* Requirements: Which lines below hold the word "Blender"? Report each one.

* Record extracts:
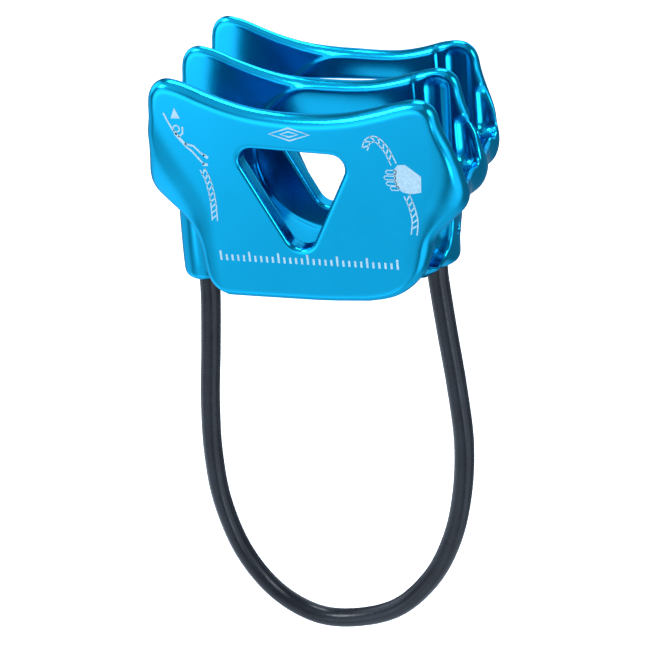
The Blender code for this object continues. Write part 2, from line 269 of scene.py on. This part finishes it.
---
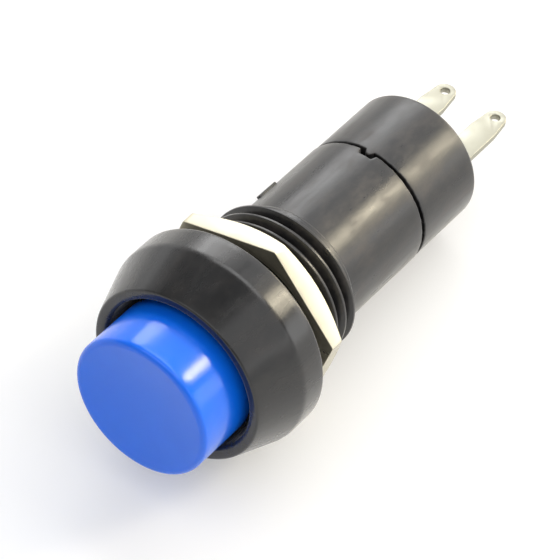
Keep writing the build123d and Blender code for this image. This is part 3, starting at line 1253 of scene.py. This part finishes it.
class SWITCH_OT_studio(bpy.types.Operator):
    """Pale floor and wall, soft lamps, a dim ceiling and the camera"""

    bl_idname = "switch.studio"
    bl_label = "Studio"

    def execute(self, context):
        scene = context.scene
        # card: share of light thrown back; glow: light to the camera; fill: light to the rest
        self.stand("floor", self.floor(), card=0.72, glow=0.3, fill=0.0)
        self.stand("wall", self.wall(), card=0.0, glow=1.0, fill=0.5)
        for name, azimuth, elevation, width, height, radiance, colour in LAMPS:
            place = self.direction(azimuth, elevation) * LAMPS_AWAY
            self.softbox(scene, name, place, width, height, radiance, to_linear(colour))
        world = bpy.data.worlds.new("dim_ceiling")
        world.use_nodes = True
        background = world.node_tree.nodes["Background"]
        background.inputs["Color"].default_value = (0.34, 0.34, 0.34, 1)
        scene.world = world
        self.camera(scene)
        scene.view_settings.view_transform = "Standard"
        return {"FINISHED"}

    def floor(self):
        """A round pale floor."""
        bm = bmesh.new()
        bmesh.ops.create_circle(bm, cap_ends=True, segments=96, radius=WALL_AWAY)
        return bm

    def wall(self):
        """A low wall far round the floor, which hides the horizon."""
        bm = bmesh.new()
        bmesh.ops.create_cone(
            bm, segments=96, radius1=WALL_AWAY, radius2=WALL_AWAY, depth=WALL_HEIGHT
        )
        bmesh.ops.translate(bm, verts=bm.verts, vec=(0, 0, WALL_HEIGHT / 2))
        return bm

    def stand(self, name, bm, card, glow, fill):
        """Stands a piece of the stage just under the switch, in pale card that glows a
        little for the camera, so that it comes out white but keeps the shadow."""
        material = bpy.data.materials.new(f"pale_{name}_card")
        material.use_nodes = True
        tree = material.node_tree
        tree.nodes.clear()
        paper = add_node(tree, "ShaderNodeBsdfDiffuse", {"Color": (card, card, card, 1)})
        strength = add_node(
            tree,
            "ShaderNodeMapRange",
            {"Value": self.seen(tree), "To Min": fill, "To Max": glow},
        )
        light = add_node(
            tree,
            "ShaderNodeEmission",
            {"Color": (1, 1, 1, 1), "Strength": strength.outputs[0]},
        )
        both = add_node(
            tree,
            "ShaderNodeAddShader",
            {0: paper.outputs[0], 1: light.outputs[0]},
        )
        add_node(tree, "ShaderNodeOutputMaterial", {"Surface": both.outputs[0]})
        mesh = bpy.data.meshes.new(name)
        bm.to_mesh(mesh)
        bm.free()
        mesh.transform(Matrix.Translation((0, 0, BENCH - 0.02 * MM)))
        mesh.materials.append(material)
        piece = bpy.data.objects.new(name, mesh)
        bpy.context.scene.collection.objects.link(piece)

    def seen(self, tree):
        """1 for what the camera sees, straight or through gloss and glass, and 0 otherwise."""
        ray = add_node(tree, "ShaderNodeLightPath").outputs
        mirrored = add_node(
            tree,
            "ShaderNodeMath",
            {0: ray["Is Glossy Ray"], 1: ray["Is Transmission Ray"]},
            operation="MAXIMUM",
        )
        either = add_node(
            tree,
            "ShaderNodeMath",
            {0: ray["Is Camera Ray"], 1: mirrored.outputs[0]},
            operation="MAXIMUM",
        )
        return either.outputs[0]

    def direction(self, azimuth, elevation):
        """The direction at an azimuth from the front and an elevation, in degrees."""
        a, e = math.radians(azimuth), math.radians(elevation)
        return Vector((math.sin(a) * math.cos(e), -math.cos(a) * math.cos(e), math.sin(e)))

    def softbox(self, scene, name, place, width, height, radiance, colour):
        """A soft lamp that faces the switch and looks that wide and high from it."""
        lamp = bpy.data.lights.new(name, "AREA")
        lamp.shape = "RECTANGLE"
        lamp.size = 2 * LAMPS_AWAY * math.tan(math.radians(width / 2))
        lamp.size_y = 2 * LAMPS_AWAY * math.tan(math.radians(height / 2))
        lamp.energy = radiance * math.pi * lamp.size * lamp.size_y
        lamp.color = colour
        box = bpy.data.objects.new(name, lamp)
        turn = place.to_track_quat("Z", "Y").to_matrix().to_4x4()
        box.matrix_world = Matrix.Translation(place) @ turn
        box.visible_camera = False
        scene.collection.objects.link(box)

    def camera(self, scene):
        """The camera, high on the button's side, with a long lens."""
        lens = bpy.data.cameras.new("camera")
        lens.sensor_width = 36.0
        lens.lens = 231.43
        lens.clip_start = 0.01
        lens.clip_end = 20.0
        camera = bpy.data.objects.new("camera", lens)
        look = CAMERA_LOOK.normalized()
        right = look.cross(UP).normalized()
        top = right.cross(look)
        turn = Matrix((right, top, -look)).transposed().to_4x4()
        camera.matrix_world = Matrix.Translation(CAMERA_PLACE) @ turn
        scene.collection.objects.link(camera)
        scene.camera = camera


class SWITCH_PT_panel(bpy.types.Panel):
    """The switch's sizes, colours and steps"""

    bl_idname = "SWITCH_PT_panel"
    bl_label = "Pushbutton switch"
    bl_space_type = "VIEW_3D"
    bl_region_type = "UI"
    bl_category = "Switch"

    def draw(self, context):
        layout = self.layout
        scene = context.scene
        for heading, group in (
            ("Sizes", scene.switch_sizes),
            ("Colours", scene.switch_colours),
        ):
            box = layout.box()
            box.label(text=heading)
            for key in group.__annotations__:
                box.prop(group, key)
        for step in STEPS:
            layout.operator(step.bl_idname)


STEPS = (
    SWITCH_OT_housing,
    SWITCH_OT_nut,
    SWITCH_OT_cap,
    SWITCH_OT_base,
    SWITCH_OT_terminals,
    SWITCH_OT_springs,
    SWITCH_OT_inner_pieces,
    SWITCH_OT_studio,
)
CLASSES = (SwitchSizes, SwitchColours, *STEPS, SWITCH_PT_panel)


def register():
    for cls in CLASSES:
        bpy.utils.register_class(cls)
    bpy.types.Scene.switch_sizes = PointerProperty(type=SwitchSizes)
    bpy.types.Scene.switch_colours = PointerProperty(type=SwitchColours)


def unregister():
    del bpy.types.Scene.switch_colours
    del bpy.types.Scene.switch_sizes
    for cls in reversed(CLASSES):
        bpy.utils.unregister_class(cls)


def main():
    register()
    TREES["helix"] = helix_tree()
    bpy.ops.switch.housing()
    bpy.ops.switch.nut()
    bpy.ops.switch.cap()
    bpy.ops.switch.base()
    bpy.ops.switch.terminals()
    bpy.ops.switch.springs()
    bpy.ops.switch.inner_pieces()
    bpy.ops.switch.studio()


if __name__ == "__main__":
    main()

* Worked solution:
The Blender code for this object continues. Write part 2, from line 269 of scene.py on. This part finishes it.
Keep writing the build123d and Blender code for this image. This is part 3, starting at line 1253 of scene.py. This part finishes it.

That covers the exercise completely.